À l’AAC, on explique que le volume des exportations d’aluminium brut vers les États-Unis n’est pas entièrement sous le contrôle des producteurs canadiens ; il varie plutôt en fonction de la structure du marché de l’aluminium.
« L’entreposage de l’aluminium se fait dans les marchés de consommation [ici, les États-Unis, NDLR]. Les entrepôts appartiennent au London Metal Exchange, la bourse des métaux de Londres. Il y a à peu près 600 entrepôts à travers le monde, mais aucun au Canada », explique le président de l’AAC, Jean Simard.
« Quand ce type de métal là [l’aluminium brut] traverse la frontière, c’est parce qu’il a été vendu à des courtiers.
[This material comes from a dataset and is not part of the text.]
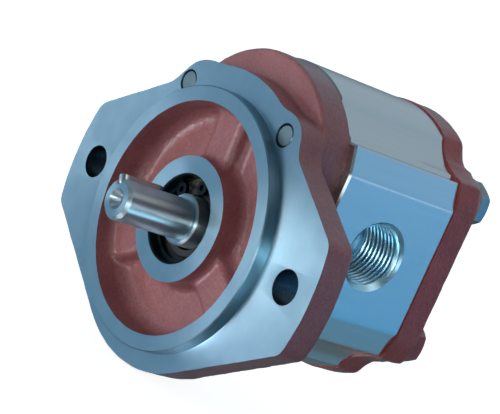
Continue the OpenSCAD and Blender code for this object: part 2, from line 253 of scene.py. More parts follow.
def surface_net(field, lo, hi, step):
    """Vertices and quads along the zero level of a field, sampled every step from lo to hi.
    The rim of the grid counts as outside, so the surface is closed where the field runs past it."""
    lo = np.array(lo, float)
    axes = [np.arange(a, b + step, step) for a, b in zip(lo, hi)]
    d = field(axes[0][:, None, None], axes[1][None, :, None], axes[2][None, None, :])
    for axis in range(3):
        rim = np.moveaxis(d, axis, 0)
        rim[[0, -1]] = np.maximum(rim[[0, -1]], step / 2)
    n = np.array(d.shape) - 1

    def corner(c):
        return d[c[0]:n[0] + c[0], c[1]:n[1] + c[1], c[2]:n[2] + c[2]]

    corners = [np.array(c) for c in np.ndindex(2, 2, 2)]
    inside = sum((corner(c) < 0).astype(np.int8) for c in corners)
    cells = np.argwhere((inside > 0) & (inside < 8))
    index = np.full(n, -1)
    index[tuple(cells.T)] = np.arange(len(cells))
    total, hits = np.zeros((len(cells), 3)), np.zeros((len(cells), 1))
    for axis in range(3):
        unit = np.eye(3, dtype=int)[axis]
        for c in corners:
            if c[axis]:
                continue
            d0, d1 = d[tuple((cells + c).T)], d[tuple((cells + c + unit).T)]
            crossed = (d0 < 0) != (d1 < 0)
            t = np.where(crossed, d0 / np.where(crossed, d0 - d1, 1), 0)
            total += crossed[:, None] * (c + t[:, None] * unit)
            hits += crossed[:, None]
    verts = lo + (cells + total / hits) * step
    quads = []
    for axis in range(3):
        u, v = np.eye(3, dtype=int)[(axis + 1) % 3], np.eye(3, dtype=int)[(axis + 2) % 3]
        ahead = np.eye(3, dtype=int)[axis]
        start = d[:n[0] + 1 - ahead[0], :n[1] + 1 - ahead[1], :n[2] + 1 - ahead[2]] < 0
        end = d[ahead[0]:, ahead[1]:, ahead[2]:] < 0
        for change, order in ((start & ~end, (0, 1, 2, 3)), (~start & end, (3, 2, 1, 0))):
            edges = np.argwhere(change)
            ring = [index[tuple((edges - off).T)] for off in (u + v, v, 0 * u, u)]
            quads.append(np.stack([ring[k] for k in order], 1))
    return verts, np.concatenate(quads)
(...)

Nous, on n’a pas un mot à dire avec ce qu’ils font avec après », ajoute-t-il.
Jean Simard souligne aussi que les exportations d’aluminium brut vers les États-Unis augmenteront dans l’éventualité d’une deuxième vague de COVID-19, car cela fera inévitablement chuter la demande pour les produits transformés.
Les alumineries canadiennes n’auront d’autre choix que de passer d’une production d’aluminium transformé à une production d’aluminium brut, explique Jean Simard, parce qu’elles ne peuvent arrêter la production pour des raisons techniques : le métal figerait dans les cuves, ce qui entrainerait des couts de centaines de millions de dollars pour relancer la production.
Dans cette période de crise, donc, l’état du marché et les contraintes des technologies de production entrainent une réorientation de l’offre d’aluminium canadien vers les lingots bruts, plutôt que les produits transformés.